Clearly, 18D covers off any reasonable expression. It is not just a case of offending somebody and then being hauled up before the courts.

The case that is being used as a cause celebre is that of Bill Leak. It is absolutely clear that the 18D defence would have cleared Bill Leak of any prosecution. It was 'the performance, exhibition or distribution of an artistic work', first of all. It was making a fair comment in a matter of public interest. Section 18D, a hundred times over, would have let Bill Leak off. It would not have been a case that would have held up. In fact, we have been told that Gillian Triggs, of the Human Rights Commission, has said that they wanted an 18D defence to be put forward as a defence because that would have meant, very clearly, that the whole case would have been able to be very quickly dismissed.

Finally, in having this debate tonight, I really urge the government and I really urge the crossbench to be thinking about the impacts that this debate is having on people who are just trying to live their lives in a dignified way, free of harassment. I ask people to be listening to the voices of multicultural Australia, listening to the Aboriginal and Torres Strait Islander people and listening to the peak bodies representing our diverse Australian community. As a parliament we do not need to capitulate to the far right of the government backbench. We have a Prime Minister who has capitulated to his far right, but we as a parliament do not need to do that.

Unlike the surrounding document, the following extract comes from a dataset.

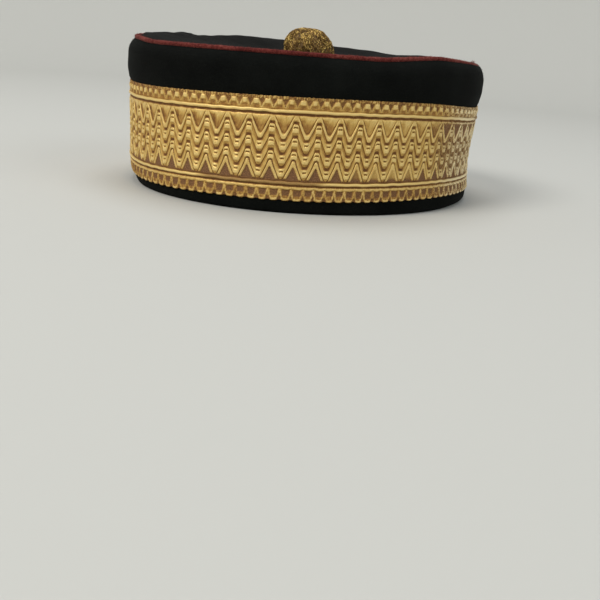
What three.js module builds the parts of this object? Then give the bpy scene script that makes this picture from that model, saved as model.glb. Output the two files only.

We need to be listening to our diverse society. We need to be hearing what they are saying, hearing about the racist attacks that are on the rise in Australia. We need to be doing everything we can to put them to bed and to say that we want to celebrate multicultural Australia. We want to be reducing racism. We want people to be able to live their lives free of insults, offence, humiliation and harassment, to be able to get on with their lives, to feel valued and to feel at one as part of the Australian community. These proposed changes to the Racial Discrimination Act are the exact opposite of what we need to be doing. We need to be encouraging our diversity, not attacking it.